Pionnière de la composition non figurative, la peintre Helen Frankenthaler (1928-2011) fut longtemps assimilée au courant de l’expressionnisme abstrait. Le musée Guggenheim de Bilbao lui consacre aujourd’hui une large rétrospective.
À lire aussi : Isamu Noguchi au musée LaM de Lille : une incroyable rétrospective
Libérer la couleur
D’abord, il y eut sa rencontre avec le peintre d’origine zapotèque Rufino Tamayo qui, le premier, l’initia à l’importance de la couleur et de la forme ; puis, sa découverte des grands maîtres européens, dont Vassily Kandinsky, Joan Miró, Henri Matisse, et surtout Paul Cézanne, qui influença sa manière de concevoir le paysage. Ces diverses sources d’inspiration aboutissent en 1952 à la réalisation de Mountains and Sea, peinture qui la rend immédiatement célèbre. Du haut de ses 24 ans, Helen Frankenthaler (1928-2011) vient de bouleverser le monde de l’art, encore dominé par des hommes.
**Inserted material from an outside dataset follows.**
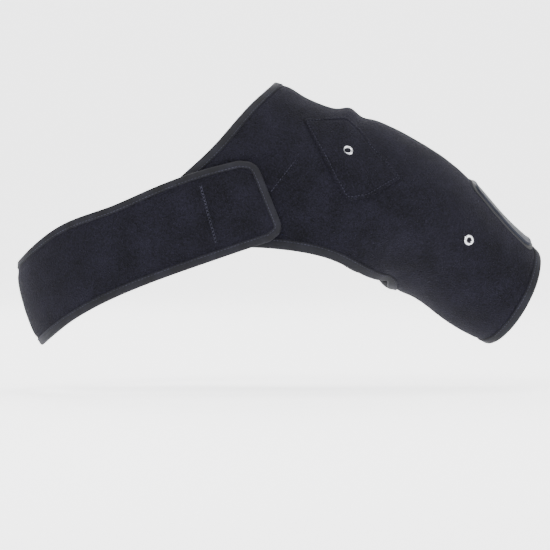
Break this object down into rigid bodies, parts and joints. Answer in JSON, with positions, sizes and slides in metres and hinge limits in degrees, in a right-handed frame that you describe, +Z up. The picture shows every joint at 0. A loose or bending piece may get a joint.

Les caractéristiques de cette pièce annoncent celles à venir: elle est monumentale – 219,4 x 297,8 cm –, comporte une partie vierge, sans aucun pigment, et laisse le dessin préparatoire affleurer sous les couleurs, qu’elle a diluées et versées directement sur la toile brute.

Avec cette palette atmosphérique, elle vient d’inventer le soak stain (« tâche par imprégnation »), une technique qui deviendra sa signature et reliera les pionniers de l’expressionnisme abstrait à ceux du mouvement Color Field, notamment représenté par Mark Rothko. C’est à cette artiste que le musée Guggenheim de Bilbao rend hommage en exposant chronologiquement une trentaine de ses peintures.
D’Open Wall (1953), une composition qu’elle décrit comme une juxtaposition de formes et d’espaces à Santorini (1965), vaste surface de couleur mauve striée à ses extrémités de deux bandes, une bleue et une jaune, qui évoque la lumière de cette île grecque, à Ocean Drive West #1 (1974) ou encore Southern Exposure (2002), l’œuvre d’Helen Frankenthaler, comme indifférente au Pop Art, à l’art conceptuel ou à l’hyperréalisme, se fait de plus en plus contemplative.

Elle est présentée en dialogue avec celles de ses contemporains, tels Jackson Pollock, Robert Motherwell ou Mark Rothko, et certaines sculptures de David Smith ou Anthony Caro.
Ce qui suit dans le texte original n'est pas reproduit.